• Problem
Copy out each line that mentions the word "finishes".

◇ ◇ ◇ ◇ ◇ ◇ ◇

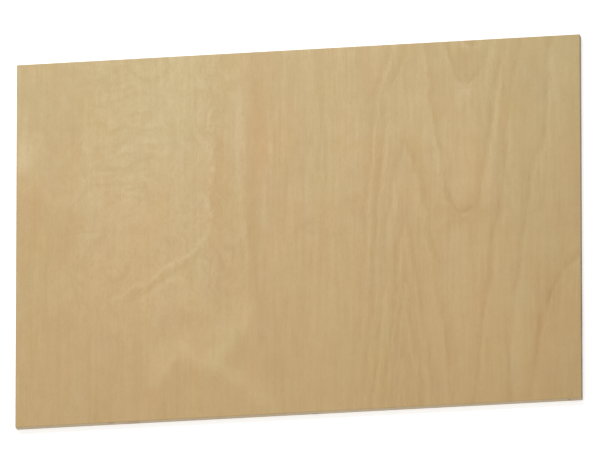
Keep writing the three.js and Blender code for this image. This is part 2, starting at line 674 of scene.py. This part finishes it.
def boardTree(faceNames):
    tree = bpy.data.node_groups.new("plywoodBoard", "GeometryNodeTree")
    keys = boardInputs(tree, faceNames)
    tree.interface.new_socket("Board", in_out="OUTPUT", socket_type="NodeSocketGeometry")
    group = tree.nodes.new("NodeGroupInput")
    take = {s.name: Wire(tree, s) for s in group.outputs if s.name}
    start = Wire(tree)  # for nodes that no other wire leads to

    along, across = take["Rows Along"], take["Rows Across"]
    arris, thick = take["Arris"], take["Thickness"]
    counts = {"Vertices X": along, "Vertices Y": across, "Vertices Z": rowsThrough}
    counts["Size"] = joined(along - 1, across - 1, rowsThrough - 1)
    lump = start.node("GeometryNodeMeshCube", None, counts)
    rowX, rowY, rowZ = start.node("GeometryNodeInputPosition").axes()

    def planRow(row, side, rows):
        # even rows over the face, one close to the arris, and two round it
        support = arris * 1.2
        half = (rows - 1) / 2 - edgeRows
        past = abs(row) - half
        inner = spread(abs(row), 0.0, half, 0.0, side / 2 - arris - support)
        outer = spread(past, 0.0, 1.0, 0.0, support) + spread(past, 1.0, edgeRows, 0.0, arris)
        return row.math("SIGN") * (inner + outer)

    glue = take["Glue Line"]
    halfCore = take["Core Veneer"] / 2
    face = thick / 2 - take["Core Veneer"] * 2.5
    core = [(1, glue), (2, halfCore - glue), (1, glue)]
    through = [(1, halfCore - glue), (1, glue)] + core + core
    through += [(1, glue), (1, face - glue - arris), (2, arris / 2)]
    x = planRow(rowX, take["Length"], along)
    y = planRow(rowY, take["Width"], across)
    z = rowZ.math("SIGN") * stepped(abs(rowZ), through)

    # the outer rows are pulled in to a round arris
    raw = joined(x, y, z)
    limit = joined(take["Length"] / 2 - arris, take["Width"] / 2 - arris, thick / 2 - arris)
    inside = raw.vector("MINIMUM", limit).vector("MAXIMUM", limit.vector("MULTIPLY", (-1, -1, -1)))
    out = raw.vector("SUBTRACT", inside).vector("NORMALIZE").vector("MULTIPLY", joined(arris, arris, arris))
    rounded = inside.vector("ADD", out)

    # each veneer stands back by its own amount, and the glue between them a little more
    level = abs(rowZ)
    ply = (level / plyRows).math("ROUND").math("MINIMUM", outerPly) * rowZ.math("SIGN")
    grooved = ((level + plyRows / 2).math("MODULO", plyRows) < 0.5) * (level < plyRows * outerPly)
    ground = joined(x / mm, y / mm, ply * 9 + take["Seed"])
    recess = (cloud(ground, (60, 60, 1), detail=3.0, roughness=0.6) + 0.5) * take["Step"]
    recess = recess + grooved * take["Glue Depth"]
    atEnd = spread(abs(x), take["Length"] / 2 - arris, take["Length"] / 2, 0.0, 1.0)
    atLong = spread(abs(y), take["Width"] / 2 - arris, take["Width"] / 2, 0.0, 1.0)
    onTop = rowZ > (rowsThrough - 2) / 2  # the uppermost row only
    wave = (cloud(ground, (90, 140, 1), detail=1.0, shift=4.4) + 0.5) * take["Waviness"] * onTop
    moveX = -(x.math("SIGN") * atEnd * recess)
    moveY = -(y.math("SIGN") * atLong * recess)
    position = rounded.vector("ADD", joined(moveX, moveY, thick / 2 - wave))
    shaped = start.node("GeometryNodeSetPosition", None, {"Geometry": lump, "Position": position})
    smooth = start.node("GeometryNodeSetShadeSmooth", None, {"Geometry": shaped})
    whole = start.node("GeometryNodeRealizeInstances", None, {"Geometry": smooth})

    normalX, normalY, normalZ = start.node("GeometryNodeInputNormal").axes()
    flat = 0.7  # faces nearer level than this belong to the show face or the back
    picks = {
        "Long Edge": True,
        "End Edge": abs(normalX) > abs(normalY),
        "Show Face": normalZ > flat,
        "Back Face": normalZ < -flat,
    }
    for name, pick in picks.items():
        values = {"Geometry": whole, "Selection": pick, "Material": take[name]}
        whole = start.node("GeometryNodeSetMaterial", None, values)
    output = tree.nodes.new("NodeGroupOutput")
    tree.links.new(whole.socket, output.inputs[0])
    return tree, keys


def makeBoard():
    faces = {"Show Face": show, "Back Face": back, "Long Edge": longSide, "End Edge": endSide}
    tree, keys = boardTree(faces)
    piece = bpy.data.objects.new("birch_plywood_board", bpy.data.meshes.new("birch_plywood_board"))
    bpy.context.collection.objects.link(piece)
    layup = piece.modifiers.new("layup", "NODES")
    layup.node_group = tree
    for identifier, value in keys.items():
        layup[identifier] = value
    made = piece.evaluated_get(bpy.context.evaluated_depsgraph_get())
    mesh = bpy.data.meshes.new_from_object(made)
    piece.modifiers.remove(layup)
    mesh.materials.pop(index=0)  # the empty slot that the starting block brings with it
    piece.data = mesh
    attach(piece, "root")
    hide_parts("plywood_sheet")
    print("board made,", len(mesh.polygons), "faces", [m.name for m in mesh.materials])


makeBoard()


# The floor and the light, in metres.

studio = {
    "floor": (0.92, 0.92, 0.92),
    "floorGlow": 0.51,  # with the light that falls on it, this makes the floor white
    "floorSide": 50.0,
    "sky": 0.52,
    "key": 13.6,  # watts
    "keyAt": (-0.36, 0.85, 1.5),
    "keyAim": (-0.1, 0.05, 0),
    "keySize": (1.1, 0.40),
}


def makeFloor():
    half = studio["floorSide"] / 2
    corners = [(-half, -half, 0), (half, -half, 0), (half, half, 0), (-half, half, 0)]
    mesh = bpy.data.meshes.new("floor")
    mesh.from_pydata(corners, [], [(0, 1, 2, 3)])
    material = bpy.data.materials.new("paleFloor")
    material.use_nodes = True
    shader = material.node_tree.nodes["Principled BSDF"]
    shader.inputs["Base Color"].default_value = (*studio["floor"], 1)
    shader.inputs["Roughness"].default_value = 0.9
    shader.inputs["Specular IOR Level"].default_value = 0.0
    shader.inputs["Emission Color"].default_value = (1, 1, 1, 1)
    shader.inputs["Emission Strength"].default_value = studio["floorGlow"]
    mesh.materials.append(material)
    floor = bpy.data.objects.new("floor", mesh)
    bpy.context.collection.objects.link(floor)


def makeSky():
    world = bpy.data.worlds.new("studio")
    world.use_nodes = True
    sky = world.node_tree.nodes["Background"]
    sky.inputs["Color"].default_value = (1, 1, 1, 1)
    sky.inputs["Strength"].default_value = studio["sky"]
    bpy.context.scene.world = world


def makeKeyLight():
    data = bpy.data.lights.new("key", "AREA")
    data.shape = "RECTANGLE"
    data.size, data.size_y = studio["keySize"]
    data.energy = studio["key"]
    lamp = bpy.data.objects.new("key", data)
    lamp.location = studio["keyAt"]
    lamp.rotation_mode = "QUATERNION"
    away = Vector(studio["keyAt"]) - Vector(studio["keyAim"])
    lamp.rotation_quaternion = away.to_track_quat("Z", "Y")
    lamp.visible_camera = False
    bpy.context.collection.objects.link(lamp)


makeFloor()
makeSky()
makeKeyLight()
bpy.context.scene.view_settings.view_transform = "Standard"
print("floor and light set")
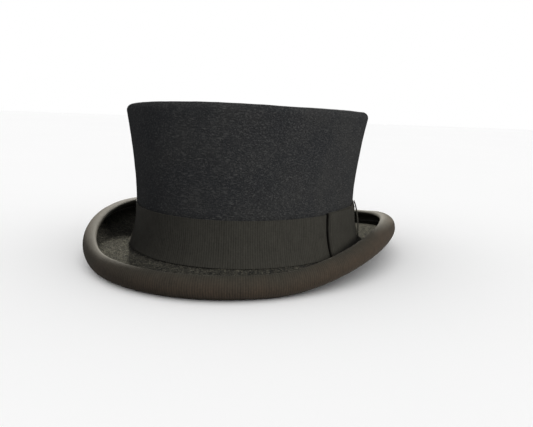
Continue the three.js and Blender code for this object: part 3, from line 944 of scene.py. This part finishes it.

◇ ◇ ◇ ◇ ◇ ◇ ◇

• Expected output
Keep writing the three.js and Blender code for this image. This is part 2, starting at line 674 of scene.py. This part finishes it.
Continue the three.js and Blender code for this object: part 3, from line 944 of scene.py. This part finishes it.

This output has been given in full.